You wanted Bioware to make Skyrim? You got it. If there was one thing wrong with Bethesda's opus (and there were many things) it was it's hok-tacular story telling. I mean they got Michael Gambon, Michael (goddamn) Gambon, and all he was asked to do was... dragon shout tutorials.
But Bioware is better than that, less inclined to sprawling open worlds, and more comfortable carefully crafting three dimensional characters. Then the combat and then the story. Those are the best things about inquisition in descending order. The cast is once again, exceptional, and the combat keeping in step with 2's methods. I.E every character has a bunch of skills that cool down and cost stamina and you can switch to anybody you want on the fly.
The story doesn't get as much love as it should. At least the main narrative doesn't. The end comes off as more of a mid-season finale then the show stopping trilogy capper I'd hoped to have seen.
If looks could kill, I'd be bleeding out. |
But those are mostly communication problems. As massive and as satisfying as the game is, it does an absolutely terrible job managing your expectations. When I was a third of the way through it felt like the game was just getting started. Near the end I noticed two continents on my world map were completely untouched. Surely I couldn't be done yet... I haven't even seen half the world! 15 minutes after I thought that, the game was over.
The reports of 80 hour run throughs have been grotesquely exaggerated. If you sip and savor the game; Mine the best stones, find the rarest ingredients, kill most of the secret dragons, and track down those friggin' shards, you'll milk 45-50 hours. At most. It's not as long I wanted it to be, but only if I compared it to Mass Effect and DA2 before it. Inquisition is unique. A grand experiment in story telling across a massive world. In that way it feels more successful.
The massive scale allows time for Bioware to be goofy. I'd be lying if I said my favorite parts of all their games are when they break the po-faced "save the universe!!!" bravado and just make me laugh. There's 30 secret bottles of liquor hidden from start to finish, each weirder than the last. "Bitterbile, a vintage that is not so much served as it is brandished." There's a quest for a missing ram called "The Ballad of Lord Woolsley" and Varric's back. God, I love Varric.
You quippy, authorial, lil' munchkin, you. |
Speaking of which, have I ever told you guys I'm the one person on planet earth that hated origins and loved (like head over heels, loved) Dragon Age 2? No? well stick around and get angry!
I did, though. The design of the first game was so rote and expected I thought Weta Workshop would sue. Millions of dollars spent to essentially recreate the same dreary high fantasy fare I'd a seen a million times before. After I killed the big purple dragon, I called it gilded vomit and put it down for good. But I was a Bioware faithful, Mass Effect had a lot of pull for me in 2010, so I got DAII on the cheap. I steeled myself for a rushed amateur hour and was absolutely stunned at what I saw.

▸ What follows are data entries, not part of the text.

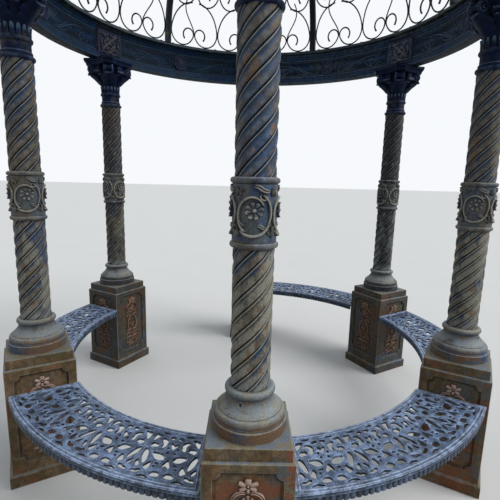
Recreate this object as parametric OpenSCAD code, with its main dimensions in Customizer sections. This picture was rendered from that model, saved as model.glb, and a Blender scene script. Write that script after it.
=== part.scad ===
// Round garden bandstand of cast iron: six twisted columns on square pedestals stand
// in a ring, five curved pierced benches close all bays but the entrance, and a
// panelled frieze ring carries an open dome of ribs and scrolled bars.
// The origin is on the ground at the centre. Column 1 stands on -Y, and the numbers
// run anticlockwise seen from above.

/* [Plan] */
// Radius of the circle on which the column axes stand
ring_r = 1200; // [1100:10:1400]

/* [Pedestal] */
// Width of the square plinth
plinth_w = 324; // [315:1:340]
// Height of the plinth with its bevel
plinth_h = 68; // [40:1:100]
// Height of the bevel on top of the plinth
plinth_bevel = 10; // [4:1:16]
// Width of the square die
die_w = 302; // [292:1:308]
// Height of the die above the plinth
die_h = 513; // [420:1:600]
// Height of the bevel from the die to the cap slab
die_bevel = 6; // [3:1:10]
// Width of the square cap slab
cap_w = 280; // [270:1:288]
// Height of the cap slab
cap_h = 44; // [30:1:60]
// Width of the border beside a sunk panel of the die
panel_side = 36; // [30:1:50]
// Height of the border under a sunk panel
panel_foot = 48; // [30:1:70]
// Height of the border over a sunk panel
panel_head = 26; // [20:1:40]
// Radius of the round notch in each corner of a sunk panel
panel_notch = 26; // [15:1:35]
// Depth of a sunk panel
panel_depth = 8; // [4:1:12]

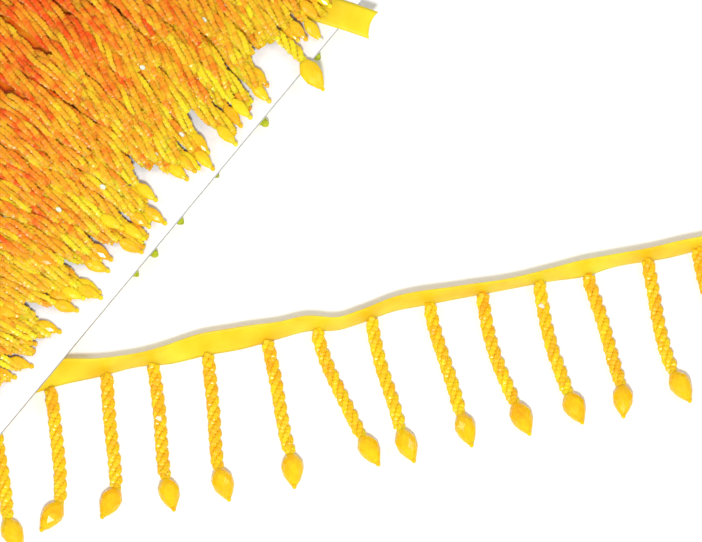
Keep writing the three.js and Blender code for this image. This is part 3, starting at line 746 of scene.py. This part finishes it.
def overhanging_strand(work, drops):
    """The strand whose drop hangs over the card's lower edge."""
    tip_u, tip_v = OVERHANG_TIP
    v = np.arange(OVERHANG_FROM, tip_v, -LINE_STEP)
    u = OVERHANG_ROOT + (tip_u - OVERHANG_ROOT) * smoothstep(v, 8, tip_v)
    z = floor_under(0, u, v) + STRAND_RADIUS + 2.4 * smoothstep(v, 4, 22)
    line, neck, way = split_strand(on_card(np.stack([u, v, z], axis=1)))
    rope(work, line, (0.3, 0.1))
    drop(drops, neck, way, 0.1, radius=OVERHANG_DROP_RADIUS)


# Inner turns on the front and the turns under the card, as surfaces ridged like strands lying side by side

def strand_relief(u, v):
    """Height from 0 to 1 of strands side by side along v, each with its twist."""
    number = np.floor(u / RELIEF_PITCH)
    across = (u / RELIEF_PITCH - number) * 2 - 1
    round_top = np.sqrt(np.clip(1 - across ** 2, 0, 1))
    twist = np.sin(2 * math.pi * (v / RELIEF_BEAD + 0.5 * across + 0.37 * number))
    return round_top * (0.82 + 0.18 * twist)


def grid_polygons(columns, rows, offset=0, flip=False):
    i, j = np.meshgrid(np.arange(columns - 1), np.arange(rows - 1), indexing="ij")
    a = (i * rows + j).ravel() + offset
    quads = np.stack([a, a + rows, a + rows + 1, a + 1], axis=1)
    return quads[:, ::-1] if flip else quads


def rim_polygons(columns, rows, offset):
    """Side walls between a top grid and a bottom grid that starts at offset."""
    walls = []
    for i in range(columns - 1):
        low, high = i * rows, i * rows + rows - 1
        walls.append((low, low + offset, low + rows + offset, low + rows))
        walls.append((high, high + rows, high + rows + offset, high + offset))
    for j in range(rows - 1):
        left, right = j, (columns - 1) * rows + j
        walls.append((left, left + 1, left + 1 + offset, left + offset))
        walls.append((right, right + offset, right + 1 + offset, right + 1))
    return np.array(walls)


def closed_polygons(columns, rows):
    """Faces of a thin closed body: a top grid, the bottom grid after it, and the walls between them."""
    count = columns * rows
    bottom = grid_polygons(columns, rows, count, True)
    return np.concatenate([grid_polygons(columns, rows), bottom, rim_polygons(columns, rows, count)])


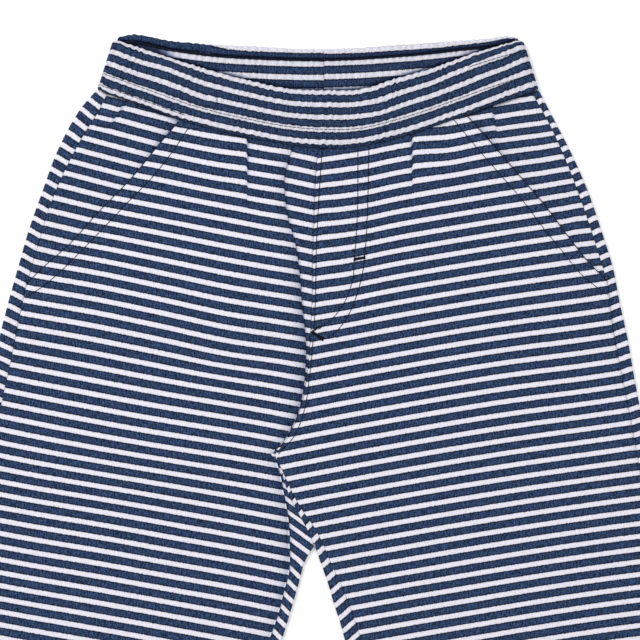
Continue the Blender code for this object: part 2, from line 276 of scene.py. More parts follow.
def clothFrom(name, grids, material, wall=None, even=True):
    # one piece of cloth from grids of (x, drop, height, across the knit, stripe count, shadow kept in it)
    verts, faces, uvs, shades = [], [], [], []
    start = 0
    for x, d, z, u, count, shade in grids:
        rows, cols = x.shape
        verts.append(np.stack([x, lay["halfLength"] - d, z], -1).reshape(-1, 3) * mm)
        uvs.append(np.stack([u, count], -1).reshape(-1, 2))
        # up to 1 the shadow is soft, and what is over goes to the deep one
        twoShades = [np.clip(shade - deep, 0, 1) + np.zeros(x.shape) for deep in (0, 1)]
        shades.append(np.stack(twoShades, -1).reshape(-1, 2))
        index = start + np.arange(rows * cols).reshape(rows, cols)
        quads = np.stack([index[:-1, :-1], index[1:, :-1], index[1:, 1:], index[:-1, 1:]], -1)
        faces.append(quads.reshape(-1, 4))
        start += rows * cols
    verts, faces, uvs, shades = (np.concatenate(part) for part in (verts, faces, uvs, shades))
    mesh = bpy.data.meshes.new(name)
    mesh.from_pydata(verts.tolist(), [], faces.tolist())
    for layer, values in (("cut", uvs), ("shade", shades)):
        mesh.uv_layers.new(name=layer).data.foreach_set("uv", values[faces.reshape(-1)].reshape(-1))
    bm = bmesh.new()
    bm.from_mesh(mesh)
    bmesh.ops.remove_doubles(bm, verts=bm.verts, dist=0.01 * mm)
    bmesh.ops.recalc_face_normals(bm, faces=bm.faces)
    bm.to_mesh(mesh)
    bm.free()
    mesh.shade_smooth()
    mesh.materials.append(material)
    piece = link(name, mesh)
    if wall:
        shell = piece.modifiers.new("wall", "SOLIDIFY")
        shell.thickness = wall * mm
        shell.offset = 0.0
        shell.use_even_offset = even
    return piece


print("camera, floor and light")

view = dict(middle=(5.36, 190.95), wide=428.8, lens=85.0, sensor=36.0, clothAt=4.0)
camera = link("camera", bpy.data.cameras.new("camera"))
camera.data.lens = view["lens"]
camera.data.sensor_width = view["sensor"]
camera.data.clip_end = 20
camera.location = (
    view["middle"][0] * mm,
    (lay["halfLength"] - view["middle"][1]) * mm,
    (view["wide"] * view["lens"] / view["sensor"] + view["clothAt"]) * mm,
)
scene.camera = camera

ground = dict(reach=6, sink=0.0003, colour=(0.95, 0.95, 0.95, 1))
floorMesh = bpy.data.meshes.new("floor")
corners = [(x * ground["reach"], y * ground["reach"], -ground["sink"])
           for x, y in ((-1, -1), (1, -1), (1, 1), (-1, 1))]
floorMesh.from_pydata(corners, [], [(0, 1, 2, 3)])
floor = link("floor", floorMesh)
floorPaint = bpy.data.materials.new("floorPaint")
floorPaint.use_nodes = True
floorShader = floorPaint.node_tree.nodes["Principled BSDF"]
floorShader.inputs["Base Color"].default_value = ground["colour"]
floorShader.inputs["Roughness"].default_value = 0.9
floorMesh.materials.append(floorPaint)

lights = [
    dict(name="keyLight", at=(-0.95, 0.75, 1.35), size=0.9, power=19),
    dict(name="fillLight", at=(1.2, -0.3, 1.6), size=1.6, power=11),
]
scene.view_settings.view_transform = "Standard"
for spec in lights:
    lamp = bpy.data.lights.new(spec["name"], "AREA")
    lamp.size = spec["size"]
    lamp.energy = spec["power"]
    holder = link(spec["name"], lamp)
    holder.location = spec["at"]
    x, y, z = spec["at"]
    # turned to face the middle of the cloth
    holder.rotation_euler = (math.acos(z / math.hypot(x, y, z)), 0, math.atan2(-y, -x) - math.pi / 2)
world = bpy.data.worlds.new("studio")
world.use_nodes = True
sky = world.node_tree.nodes["Background"]
sky.inputs["Color"].default_value = (1, 1, 1, 1)
sky.inputs["Strength"].default_value = 0.76
scene.world = world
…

The combat was faster paced and more intuitive. The characters were more interesting and original. The story was focused on smaller, slow boiling, political catastrophes. The vast majority of the design work had been redone and improved. Yes... dungeons were reused too much, but I can forgive 5 overused locations if they have more personality than most of Skyrim's paint-by-numbers dungeons combined.
I said all that so I can say this: Inquisition is DAII-2.
...with a couple familiar faces if you skipped it. |
I mean that in the most flattering way possible. The story has a large international politics bent as well as the rote "kill the big bad wizard" deal. Guess which one the team focused on more? It's actually kind of a shame, too. The villain is so much fun to look at, it's absolutely criminal how little screen time he has. You literally only meet him 3 times. And as I said before, the show stops just as it feels like the rising action is starting.
But that's just the main story. For once, the main story in a Bioware game is not the main event. I hope you like crafting, because this game will have you scouring the world for secret herbs, magic pelts, armor schematics, pissed off dragons, lyrium smugglers, astrolabes, invisible keys that lead back to a massive dungeon that demands hundreds of the aforementioned invisible keys. Oh, and fortresses to storm.
Can you ride an Elk?! Damn straight, you can ride an Elk!!!! |
There's too much to do and you're gonna have a blast getting lost. I've sunk 78 hours over two characters and I'm more than pleased with A. how deep the character creation tools are, and B. that you can choose two different voices for each gender. My roguish, English, human was a far cry away in personality than my brusk, American, wizard elf. Yep. You have 4 actors to choose from and the two I chose were pretty solid. Nothing approaching Jennifer Hale's FemShep... but you shouldn't have your expectations so high. Get down from there!
In the end, Inquisition couldn't save 2014 from generally being a miserable time to be a self identified "gamer." It didn't live up to the heights of Mass Effect 2... but it didn't toy with my fragile emotions by letting me down as hard as ME3. It's not a great game, some of Bioware's stellar DLC may change that, but for now it's a very, very, good one. In a year littered with massive delays, disappointments, and over hyped mediocrity, I say it's enough.